The demand for Aussie government debt has seen a tremendous increase in its price and thus a decline in its implied yield (the two are inversely related), which at around 4.3% today is well below the RBA’s target cash rate of 4.75% (see chart).
Normally this ‘price action’ would portend disaster for the local economy. The likes of Westpac’s Bill Evans evidently thinks so. Yet I would venture that it is perhaps more a reflection of the global war for the preservation of capital.
One constraint on the ability to obtain Aussie dollar exposures is that there is only a small stock of government debt--around $197 billion worth. This means that the currency could face unprecedented demand combined with limited supply, which could collectively conspire to propel its price to previously unimaginable highs.
The risk of this event is highlighted by the vastly asymmetric responses of the Aussie dollar to the 2010 and 2011 sovereign crises. Last year the Aussie battler plummeted from 93 US cents to 80 cents (see chart), which is what typically happens when financial markets are in turmoil. In contrast, the Aussie dollar has hardly budged during the graver 2011 episode.
There is a further nuance here that could make central bank purchases of Aussie dollars a smart trade. If the currency keeps on appreciating, the exchange rate could end up doing much of the inflation-fighting work for the RBA.
Crucially, this means that the holders of Aussie government bonds (more than 75% are foreign investors) would minimise any capital losses inflicted by an inflation-induced rise in market yields (which would reduce the price of their bonds) while benefiting from an increase in the capital value of those assets on their balance-sheets via the soaring Aussie dollar.
Forecasting is a difficult trade to ply given the complexities of the world in which we live. It is more useful to think of the future as a distribution of potential paths. For example, imagine the world as having a ‘base-case’ bookended by ‘upside’ and ‘downside’ scenarios.

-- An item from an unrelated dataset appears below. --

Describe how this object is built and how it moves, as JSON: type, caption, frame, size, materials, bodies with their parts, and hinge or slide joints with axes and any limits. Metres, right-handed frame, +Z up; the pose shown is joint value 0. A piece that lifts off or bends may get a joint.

When trying to sketch the contours of any downside event, it pays to twist your mind to visualize non-linearities.
History has a tendency of surprising us by overshooting both good and bad expectations.
*A crucial assumption made in McKibbin’s analysis is that “the main financier of global public debt (namely China) to the major borrower (namely the United States) [does not lose] its appetite to continue lending on the same basis as before.” One objective of this article was to test that assumption.